Best customer segmentation tools for 2022
So, we’ve pulled out four of the best segmentation tools that'll help aid you in 2022 and beyond:
Description - Kissmetrics dashboard creates audience segments. It provides you with conversion funnels, A/B testing, and can be integrated with other applications and email services. It’s mostly popular with SaaS and eCommerce businesses. Their pricing starts at $400 a month.
Unique feature - It tracks people's actions and can compare them to their page view behaviors.
Drawback - A lot of reviewers say it has a steep learning curve.
Description - Optimove helps businesses scale customer engagement, specifically. Its purpose is to maximize engagement, lifetime value, and retention.
Unique feature - It can use marketing data to generate actionable insights for you to then implement. It can also create personalized CRM (customer relationship management) campaigns across multiple platforms.
Drawback - Reviewers comment that the templates feature is not very flexible. This’ll depend on use cases.
Description - Segment is popular with large enterprises because it allows businesses to collect customer data and send it to any destination. Segment also has a product called Personas, where you can take your customer data and use it to create personal experiences for your customers. Segment has similar pricing to Kissmetrics.

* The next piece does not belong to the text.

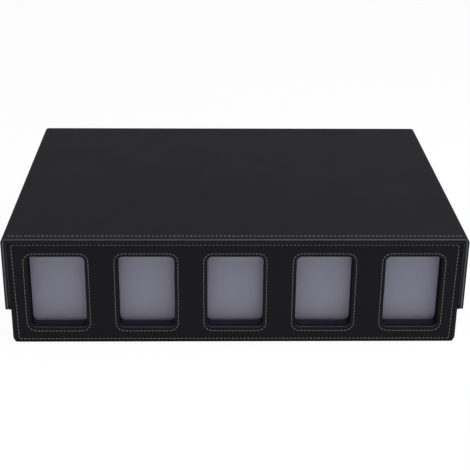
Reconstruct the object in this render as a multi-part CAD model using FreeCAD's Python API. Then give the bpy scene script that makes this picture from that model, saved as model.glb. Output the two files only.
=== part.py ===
import FreeCAD, Part
import math
import os

# Card holders stand upright in rows, one behind another
holder_width = 76.2
holder_height = 101.6
row_count = 5
row_length = 298.5
side_room = 6.6  # spare width in each row, both sides together
head_room = 2.3  # from the holders' tops up to the lid

# Thicknesses of the sheets and boards
leather = 0.9
wall_board = 2.0
side_board = 3.0  # the tray's left and right sides are thicker
lining_panel = 1.6
velvet = 0.6
divider_core = 3.0
backer_core = 3.0

# The thick front wall with its windows
frame_depth = 15.8
window_width = 55.8
window_height = 77.4
window_sill = 16.1  # from the surface the box stands on up to the window
window_corner = 5.5
window_liner = 0.6
pane_thickness = 1.0
pane_side_gap = 0.2
pane_drop = 1.0  # from the rim down to the pane's top
slot_depth = 5.0  # the slot behind each pane that takes one holder

# How far the dividers and the backers stay below the rim
divider_drop = 2.0
backer_drop = 2.0

# The lid: a top with two wings and a back wall, open at the front
lid_gap = 0.4  # between the tray and the lid's walls
lid_overhang = 2.5  # how far the lid's top reaches past the tray's front
wing_height = 75.6  # from the lid's top down to the wings' lower edge
lining_setback = 0.5  # the lid's lining ends this far behind the cover's edge

# Rounded edges, measured on the outside of the cover
lid_fold_radius = 4.0
lid_back_corner_radius = 4.5
lid_edge_radius = 1.2
tray_upright_radius = 2.5
tray_base_side_radius = 5.0
tray_base_front_radius = 1.5
tray_rim_radius = 0.6

# What follows from the sizes above, from the inside of the tray outwards
wall = leather + wall_board + lining_panel
divider = divider_core + 2 * velvet
backer = backer_core + 2 * velvet
row_width = holder_width + side_room
row_pitch = row_width + divider
inside_half = (row_count * row_width + (row_count - 1) * divider) / 2
board_half = inside_half + lining_panel
tray_half = board_half + side_board + leather
lid_half = tray_half + lid_gap + wall
rim = wall + holder_height + head_room
height = rim + wall
wing_foot = height - wing_height

front_depth = leather + frame_depth
tray_depth = front_depth + pane_thickness + slot_depth + backer + row_length + wall
lid_depth = lid_overhang + tray_depth + lid_gap + wall
lid_front = -lid_depth / 2
lid_back = lid_depth / 2
tray_front = lid_front + lid_overhang
tray_back = tray_front + tray_depth
frame_back = tray_front + front_depth
pane_back = frame_back + pane_thickness
backer_front = pane_back + slot_depth
backer_back = backer_front + backer
row_back = tray_back - wall

board_line = leather + wall_board  # from the outside in to the boards' inner faces
floor_board_top = board_line
board_top = rim - leather
past = 5.0  # how far a cutting block runs past what it cuts


def block(x0, x1, y0, y1, z0, z1):
    corner = FreeCAD.Vector(x0, y0, z0)
    return Part.makeBox(x1 - x0, y1 - y0, z1 - z0, corner)


def rounded_face(u0, u1, v0, v1, radii, place):
    """A rectangle with its own radius at each corner, from low u and low v round through high u."""
    corners = [(u0, v0), (u1, v0), (u1, v1), (u0, v1)]
    ways = [(1, 0), (0, 1), (-1, 0), (0, -1)]
    starts = []
    ends = []
    edges = []
    arcs = []
    for number, (u, v) in enumerate(corners):
        radius = max(radii[number], 0)
        before = ways[number - 1]
        after = ways[number]
        bulge = radius * (1 - math.sqrt(0.5))
        starts.append((u - before[0] * radius, v - before[1] * radius))
        ends.append((u + after[0] * radius, v + after[1] * radius))
        arcs.append((u + (after[0] - before[0]) * bulge, v + (after[1] - before[1]) * bulge))
    for number in range(len(corners)):
        if radii[number] > 0:
            points = [place(*starts[number]), place(*arcs[number]), place(*ends[number])]
            edges.append(Part.Arc(*points).toShape())
        following = starts[(number + 1) % len(corners)]
        edges.append(Part.makeLine(place(*ends[number]), place(*following)))
    return Part.Face(Part.Wire(edges))


def rounded_block(size, inset, elevation, plan, profile):
    """A block whose three outlines each have their own corner radii, drawn in by one layer."""
    x0, x1, y0, y1, z0, z1 = size
    x0, y0, z0 = x0 + inset, y0 + inset, z0 + inset
    x1, y1, z1 = x1 - inset, y1 - inset, z1 - inset
    seen_from_front = rounded_face(
        x0, x1, z0, z1, [r - inset for r in elevation], lambda x, z: FreeCAD.Vector(x, y0, z)
    )
    seen_from_above = rounded_face(
        x0, x1, y0, y1, [r - inset for r in plan], lambda x, y: FreeCAD.Vector(x, y, z0)
    )
    seen_from_side = rounded_face(
        y0, y1, z0, z1, [r - inset for r in profile], lambda y, z: FreeCAD.Vector(x0, y, z)
    )
    solid = seen_from_front.extrude(FreeCAD.Vector(0, y1 - y0, 0))
    solid = solid.common(seen_from_above.extrude(FreeCAD.Vector(0, 0, z1 - z0)))
    return solid.common(seen_from_side.extrude(FreeCAD.Vector(x1 - x0, 0, 0)))


def lid_block(inset):
    """The lid's outer form, with its lower side and front still closed."""
    return rounded_block(
        (-lid_half, lid_half, lid_front, lid_back, wing_foot, height),
        inset,
        elevation=(lid_edge_radius, lid_edge_radius, lid_fold_radius, lid_fold_radius),
        plan=(lid_edge_radius, lid_edge_radius, lid_back_corner_radius, lid_back_corner_radius),
        profile=(lid_edge_radius, lid_edge_radius, lid_fold_radius, lid_edge_radius),
    )


def tray_block(inset):
    """The tray's outer form, with its top still closed."""
    return rounded_block(
        (-tray_half, tray_half, tray_front, tray_back, 0, rim),
        inset,
        elevation=(tray_base_side_radius, tray_base_side_radius, tray_rim_radius, tray_rim_radius),
        plan=[tray_upright_radius] * 4,
        profile=(tray_base_front_radius, tray_base_front_radius, tray_rim_radius, tray_rim_radius),
    )


def window_plug(centre, grow, y0, y1):
    """The space of one window, grown by what lies round it."""
    half = window_width / 2 + grow
    outline = rounded_face(
        centre - half,
        centre + half,
        window_sill - grow,
        window_sill + window_height + grow,
        [window_corner + grow] * 4,
        lambda x, z: FreeCAD.Vector(x, y0, z),
    )
    return outline.extrude(FreeCAD.Vector(0, y1 - y0, 0))


def velvet_over(size, on_x, on_y):
    """A board and the velvet that folds over its top and down two of its faces."""
    x0, x1, y0, y1, z0, z1 = size
    core = block(x0 + on_x, x1 - on_x, y0 + on_y, y1 - on_y, z0, z1 - velvet)
    return core, block(*size).cut(core)


def lid_parts():
    inner_half = lid_half - board_line
    cavity_half = lid_half - wall
    inner_back = lid_back - board_line
    inner_top = height - board_line
    lining_front = lid_front + lining_setback
    lining_foot = wing_foot + lining_setback
    cavity_back = lid_back - wall
    inside = block(-inner_half, inner_half, lid_front - past, inner_back, wing_foot - past, inner_top)
    boards = lid_block(leather).cut(inside)
    sides = (lid_front, lid_back, wing_foot, inner_top)
    return {
        "lid_cover": lid_block(0).cut(lid_block(leather)).cut(inside),
        "lid_top_board": boards.common(
            block(-lid_half, lid_half, lid_front, lid_back, inner_top, height)
        ),
        "lid_left_board": boards.common(block(-lid_half, -inner_half, *sides)),
        "lid_right_board": boards.common(block(inner_half, lid_half, *sides)),
        "lid_back_board": boards.common(
            block(-inner_half, inner_half, inner_back, lid_back, wing_foot, inner_top)
        ),
        "lid_top_lining": block(-inner_half, inner_half, lining_front, inner_back, rim, inner_top),
        "lid_left_lining": block(
            -inner_half, -cavity_half, lining_front, inner_back, lining_foot, rim
        ),
        "lid_right_lining": block(
            cavity_half, inner_half, lining_front, inner_back, lining_foot, rim
        ),
        "lid_back_lining": block(
            -cavity_half, cavity_half, cavity_back, inner_back, lining_foot, rim
        ),
    }


def tray_boards():
    form = tray_block(leather)
    inner_back = tray_back - board_line
    upright = (tray_front, tray_back, floor_board_top, rim)
    frame = form.common(
        block(-board_half, board_half, tray_front, frame_back, floor_board_top, rim)
    )
    for centre in row_centres():
        frame = frame.cut(window_plug(centre, window_liner, tray_front - past, frame_back + past))
    return {
        "tray_floor_board": form.common(
            block(-tray_half, tray_half, tray_front, tray_back, 0, floor_board_top)
        ),
        "tray_left_board": form.common(block(-tray_half, -board_half, *upright)),
        "tray_right_board": form.common(block(board_half, tray_half, *upright)),
        "tray_back_board": form.common(
            block(-board_half, board_half, inner_back, tray_back, floor_board_top, rim)
        ),
        "front_window_frame": frame,
    }


def tray_covers():
    """The skin round the tray: the windowed front, one wrap round sides and back, and the base."""
    inside = block(-inside_half, inside_half, frame_back, row_back, wall, rim + past)
    skin = tray_block(0).cut(tray_block(leather)).cut(inside)
    wide = tray_half + past
    front_face = block(-wide, wide, tray_front - past, tray_front + tray_upright_radius, leather, rim)
    front_rim = block(-inside_half, inside_half, tray_front - past, frame_back, board_top, rim)
    front_zone = front_face.fuse(front_rim)
    base_zone = block(-wide, wide, tray_front - past, tray_back + past, 0, leather)
    front = skin.common(front_zone)
    for centre in row_centres():
        front = front.cut(window_plug(centre, 0, tray_front - past, frame_back))
    return {
        "tray_front_cover": front,
        "tray_wrap_cover": skin.cut(front_zone).cut(base_zone),
        "tray_base_cover": skin.common(base_zone),
    }


def tray_linings():
    inner_back = tray_back - board_line
    upright = (frame_back, inner_back, wall, board_top)
    return {
        "floor_lining": block(
            -board_half, board_half, frame_back, inner_back, floor_board_top, wall
        ),
        "left_lining": block(-board_half, -inside_half, *upright),
        "right_lining": block(inside_half, board_half, *upright),
        "back_lining": block(-inside_half, inside_half, row_back, inner_back, wall, board_top),
    }


def row_centres():
    middle = (row_count - 1) / 2
    return [(number - middle) * row_pitch for number in range(row_count)]


def window_parts():
    """For each row: the window's liner and pane, and the velvet backer behind the holder slot."""
    parts = {}
    for number, centre in enumerate(row_centres(), 1):
        left = centre - row_width / 2
        right = centre + row_width / 2
        hole = window_plug(centre, 0, tray_front, frame_back + past)
        tunnel = window_plug(centre, window_liner, tray_front + leather, frame_back)
        parts[f"window_liner_{number}"] = tunnel.cut(hole)
        parts[f"window_pane_{number}"] = block(
            left + pane_side_gap,
            right - pane_side_gap,
            frame_back,
            pane_back,
            wall,
            rim - pane_drop,
        )
        backer_size = (left, right, backer_front, backer_back, wall, rim - backer_drop)
        core, fold = velvet_over(backer_size, 0, velvet)
        parts[f"backer_board_{number}"] = core
        parts[f"backer_velvet_{number}"] = fold
    return parts


def divider_parts():
    parts = {}
    for number, centre in enumerate(row_centres()[1:], 1):
        middle = centre - row_pitch / 2
        size = (
            middle - divider / 2,
            middle + divider / 2,
            frame_back,
            row_back,
            wall,
            rim - divider_drop,
        )
        core, fold = velvet_over(size, velvet, 0)
        parts[f"divider_board_{number}"] = core
        parts[f"divider_velvet_{number}"] = fold
    return parts


os.makedirs("parts", exist_ok=True)
groups = [tray_covers(), tray_boards(), tray_linings(), window_parts(), divider_parts(), lid_parts()]
for group in groups:
    for name, shape in group.items():
        if len(shape.Solids) != 1 or not shape.isValid():
            raise ValueError(f"{name} is not one sound solid")
        shape.Solids[0].exportStep(f"parts/{name}.step")
        print(f"{name}: {shape.Volume / 1000:.2f} cm3")
print(f"outside {2 * lid_half:.1f} x {lid_depth:.1f} x {height:.1f} mm, {row_count} rows of {row_width:.1f} mm")
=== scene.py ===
import math
import random

import bmesh
import bpy
from mathutils import Matrix, Vector
from mathutils.geometry import delaunay_2d_cdt


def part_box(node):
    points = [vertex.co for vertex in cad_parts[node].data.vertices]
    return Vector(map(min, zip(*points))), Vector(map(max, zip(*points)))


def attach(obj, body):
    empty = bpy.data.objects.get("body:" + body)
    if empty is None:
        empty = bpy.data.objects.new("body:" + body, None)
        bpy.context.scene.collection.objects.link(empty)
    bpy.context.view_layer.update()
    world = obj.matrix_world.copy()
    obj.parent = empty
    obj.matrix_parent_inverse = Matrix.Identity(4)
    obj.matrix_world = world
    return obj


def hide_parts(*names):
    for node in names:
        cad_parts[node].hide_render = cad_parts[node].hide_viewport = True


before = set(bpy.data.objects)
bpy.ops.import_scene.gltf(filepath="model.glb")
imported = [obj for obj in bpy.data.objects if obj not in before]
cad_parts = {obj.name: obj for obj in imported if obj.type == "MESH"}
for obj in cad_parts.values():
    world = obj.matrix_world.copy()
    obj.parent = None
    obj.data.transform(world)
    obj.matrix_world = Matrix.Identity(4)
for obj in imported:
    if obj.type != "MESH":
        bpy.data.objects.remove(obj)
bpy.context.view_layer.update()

mm = 0.001
quarter = math.pi / 2
chance = random.Random(11)


class Wire:
    # an output socket that takes part in sums as a number does
    def __init__(self, finish, socket):
        self.finish = finish
        self.socket = socket

    def __getitem__(self, name):
        return Wire(self.finish, self.socket.node.outputs[name])

    def __add__(self, other):
        return self.finish.sum("ADD", self, other)

    def __radd__(self, other):
        return self.finish.sum("ADD", other, self)

    def __sub__(self, other):
        return self.finish.sum("SUBTRACT", self, other)

    def __rsub__(self, other):
        return self.finish.sum("SUBTRACT", other, self)

    def __mul__(self, other):
        return self.finish.sum("MULTIPLY", self, other)

    def __rmul__(self, other):
        return self.finish.sum("MULTIPLY", other, self)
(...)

Unique feature - All of the applications you are currently using can be powered by the same data.
Drawback - Reviewers say that the integration library and capacity are quite small.
Description - Adobe Analytics provides more holistic, enterprise-level insights into how customers and leads are interacting with your brand. Adobe Analytics is good for tracking your digital marketing campaigns. Adobe Analytics Cloud also connects to a wide range of native and 3rd party tools to integrate.
Unique feature - Adobe Analytics can identify and create different types of data segments for you for the purposes of remarketing.
Drawback - Requires expertise for implementation, so there is a steep learning curve.